For example, one objective to be achieved by the proper design of the BHA is the directional
control of the course of the borehole. In furtherance of this objective, the BHA may
include a downhole drilling motor with or without a bent housing, a bent sub, full
gauge or undergauge stabilizers and reamers etc. Additionally, a large variety of
drilling bits are available for selection according to the expected formation and
to the type of well to be drilled.
[0018] Reference is now made to Figure 2 for a detailed representation of a preferred embodiment
of the present invention. Figure 2 illustrates the processing functions performed
within the surface processing means 64. While processing means 64 is illustrated as
being at the surface, it should be understood that where a downhole value of torque
is available from an MWD tool in the BHA, at least a portion of the processing of
the data will preferably be performed downhole in the BHA by a microprocessor before
transmission of the data to the surface. In this manner, signal compression may be
achieved in order to comply with the rather severe telemetry data transmission rate
limitations inherent in a typical MWD telemetry system such as a drilling mud pressure
modulation system. Acquiring down hole values of torque for the purposes of this invention
is preferable to surface acquisition, since friction effects between the bit and the
surface frequently attenuate the torsional shocks generated downhole as they propagate
up the drill string to the surface.
[0019] While a continuous determination of torque (either surface or downhole) may be available
for example by monitoring the current of the motor driving the rotary table 46, it
is frequently not practicable to continually record each and every value of torque
during the drilling operation. Therefore, in response to a torque signal, processing
means 64, for each foot drilled, will typically convert the data flow into a statistical
representation of the data such as an average value of torque (ATOR) and the standard
deviation (TSIG) of torque from that average value. Thus, formulation of the present
invention in terms of the stored statistical values enables not only real time generation
of valuable information but also permits post drilling analysis.
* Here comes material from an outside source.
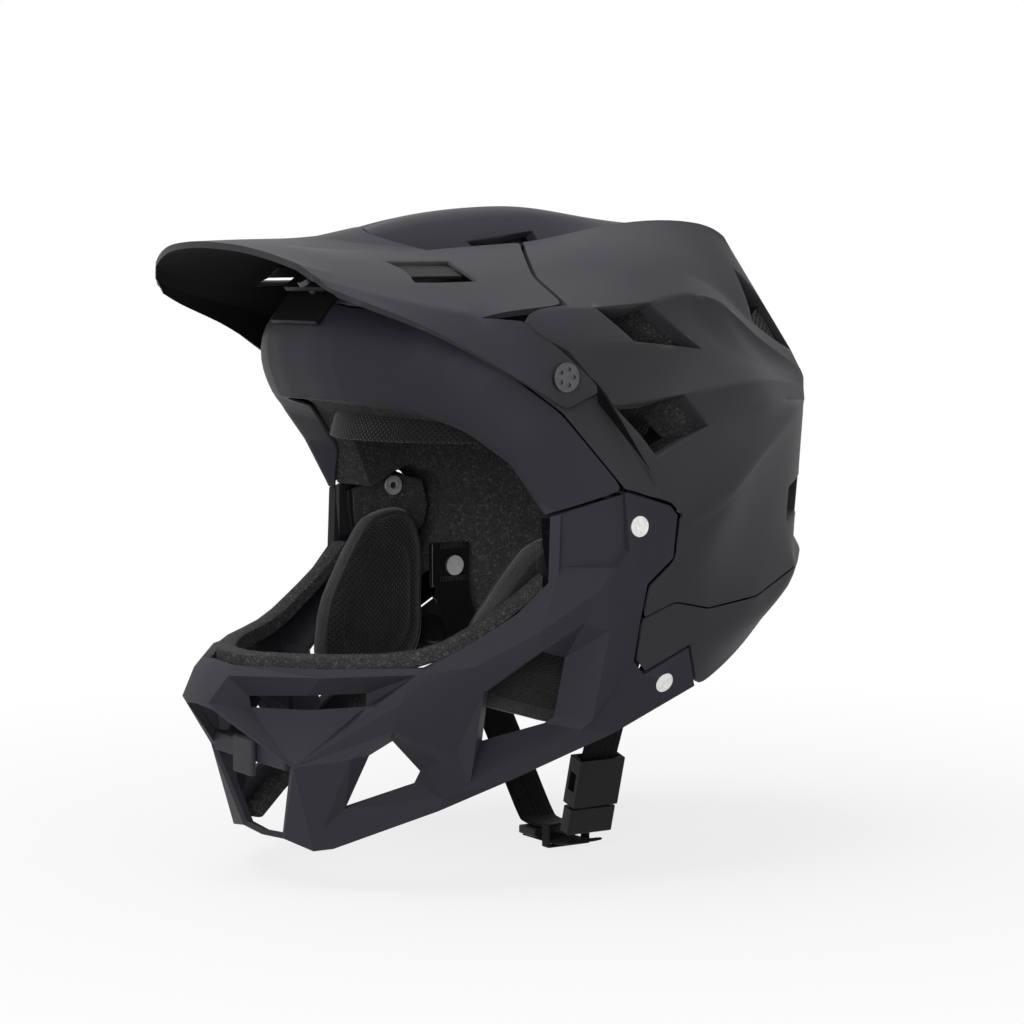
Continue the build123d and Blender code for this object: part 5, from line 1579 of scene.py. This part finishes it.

[0020] Accordingly, processor 64, as seen in figure 2, in response to a measurement of torque
(TOR) and assuming Gaussian statistics, generates the statistical quantities of TSIG
and ATOR at 66 and 68 respectively. These values are not only stored by the processor
but are subsequently used through statistical analysis to determine the percent of
the time that the torque of the drilling system has statistically exceeded a predetermined
value or threshold (TREF). This is accomplished at 70 where the difference between
the threshold (TREF) and the average value of torque (ATOR) is divided into the standard
deviation value (TSIG). Calculation of this ratio, which is an indication of the loading
placed on the downhole components of the drill string is followed at 72 by a conversion
of the percent of time that torque exceeds the reference setpoint (TREF) into the
number of times (or cycles) that the threshold is exceeded per foot drilled (CYC).
This conversion is obtained by multiplying the ratio of block 70 by the ratio of ROT
(rate of turning) to twice the rate of penetration (ROP) of the drill string.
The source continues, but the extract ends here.